Bei uns gibt´s, muaß ma ehrli´sag´n,
scho Zuständ wia im alten Rom.
De ´besser´n´ Leit zu dera Zeit,
Dia hab´n so wia die Reichen heit
So oft wia möglich wieda g´freit.
Dös hat an August[us] gar net g´freit.
Er hat dann den OVID verbannt
ans Schwarze Meer, an Thrakerstrand.
Der hat dort, dös is´ unerhört,
die junga Madl´n d´ Liebe g´lehrt.
Entwicklungshelfer, glaubt´s ma´s nur,
war er dort für die grand´ amour.
Auch oans scheint mir so ziemlich g´wiß,
dass g´schichtlich jetzt erwiesen is´,
dass damals jede deutsche Maid no Jungfrau war,
als sie gefreit – dös aber is´ heut ziemlich rar.
Doch ganz genau woaß man´s net g´wiß,
weil da d´ Statistik ung´nau is.
Denn das was wirklich interessant,
gibt uns d´ Statistik nia bekannt.
Die Kinderzahl hab´n s´ net gehemmt,
denn´s Fernsehn hat mo no net kennt.
Die Pille, nur erwähnt am Rand,
war damals gänzlich unbekannt.
Erst spät hab`n d´Burschen sich verschaut
und sich geangelt eine Braut.
Wie uns der Tacitus informiert,
hat´s a bei Jungfraun net pressiert .
A Torschlusspanik, wie oft üblich,
galt damals noch als recht betrüblich.
Dös könnt ma heit fei nimmer sag´n,
heit tät a Madl si´ beklag´n,
wenn sie mit 22 Jahr no net verlobt gewesen war.
Ja, in Amerika gilt als mies,
wer oamal bloß verheirat is.
Schön wär´s ja, wenn d´ Germanenfraun
wär´n so erhaben anzuschaun,
wie sie der Taci[tus] hat beschrieb´n
in ihrer Eh, in ihrem Liab´n.
Doch sollte man halt nia vergessen,
der Taci is bei uns nia g´wesen
und hat vom Weibe seinen Traum
verdrängt in den germanischen Raum.
(Autor und freier Übersetzer: W. Kaltenstadler)
 

flammarion

Foren-Redakteur
Teammitglied
hallo,

ich habe dein werk nach humor und satire im lyrik-forum verschoben in der hoffnung, dass es wirklich von dir ist. fremde sachen dürfen höchstens auszugsweise in der lupe veröffentlicht werden.
lg
 

Vera-Lena

Mitglied
Hallo kalten,

den Schluss finde ich klasse, dass Tacitus seiner Träume von der hehren Frau einfach in Germanien angesiedelt hat, weil es in Rom so dekadent zuging.
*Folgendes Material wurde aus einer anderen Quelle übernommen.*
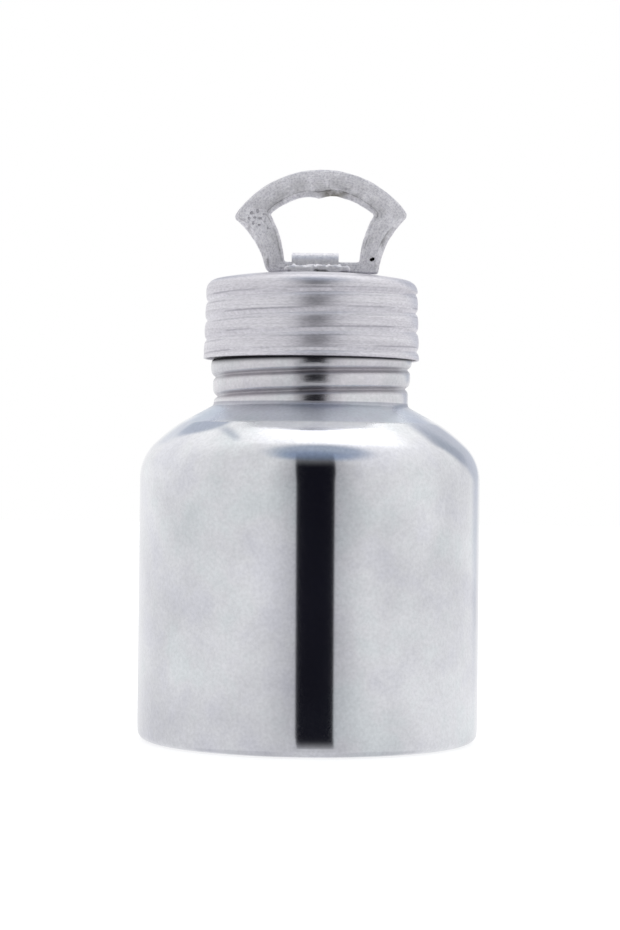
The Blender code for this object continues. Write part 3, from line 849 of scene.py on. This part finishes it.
def cloudy(tree, place, size, stops, detail=2.0, roughness=0.5):
    """Colours spread over noise whose blobs are about `size` metres across."""
    settings = {"Vector": place, "Scale": 1 / size, "Detail": detail, "Roughness": roughness}
    return add_node(tree, "ValToRGB", {"Fac": add_node(tree, "TexNoise", settings)}, stops)


def layered(tree, colour, layers):
    """A colour multiplied by each layer's colour, as far as that layer's amount says."""
    for amount, tint in layers:
        inputs = {"Fac": amount, "Color1": colour, "Color2": tint}
        colour = add_node(tree, "MixRGB", inputs, blend_type="MULTIPLY")
    return colour


def rings_across(tree, place, spacing, round_size=0.05):
    """Noise on (x, y, height minus radius): `spacing` wide across the lathe's rings, long round them."""
    parts = add_node(tree, "SeparateXYZ", {"Vector": place}).outputs
    flat = add_node(tree, "CombineXYZ", {"X": parts["X"], "Y": parts["Y"]})
    radius = add_node(tree, "VectorMath", (flat,), operation="LENGTH").outputs["Value"]
    step = add_node(tree, "Math", (parts["Z"], radius), operation="SUBTRACT")
    near = add_node(tree, "CombineXYZ", {"X": parts["X"], "Y": parts["Y"], "Z": step})
    scale = (1 / round_size, 1 / round_size, 1 / spacing)
    near = add_node(tree, "VectorMath", (near, scale), operation="MULTIPLY")
    return add_node(tree, "TexNoise", {"Vector": near, "Scale": 1.0, "Detail": 4.0})


# %% [markdown]
# ### Polished spun aluminium
#
# Buffed aluminium mirrors its surroundings, under a bloom that clouds it in patches of 8 to 25 mm, some
# faintly violet and some faintly green. The finest frosting is too fine to show and is drawn 1.1 mm coarse.
# The marks on the mesh say where shade is painted darker: in the corner under the neck, in the thread's
# groove, in a ring under the lid's edge and on the neck in front and behind. They also say where the shoulder
# is hazy, rough and white.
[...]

Allerdings wurden die Ehebrecherinnen mit gefesselten Händen im Moor ertränkt.

Dass Du das heutige Fernsehprogramm als Verhütungsmittel darstellst, finde ich auch witzig. Und wie Du Personenschutz mit statistischen Erhebungen verwechselst, kann sich auch sehen lassen.

Ein witziges Aufklärungswerk und Sittengemälde.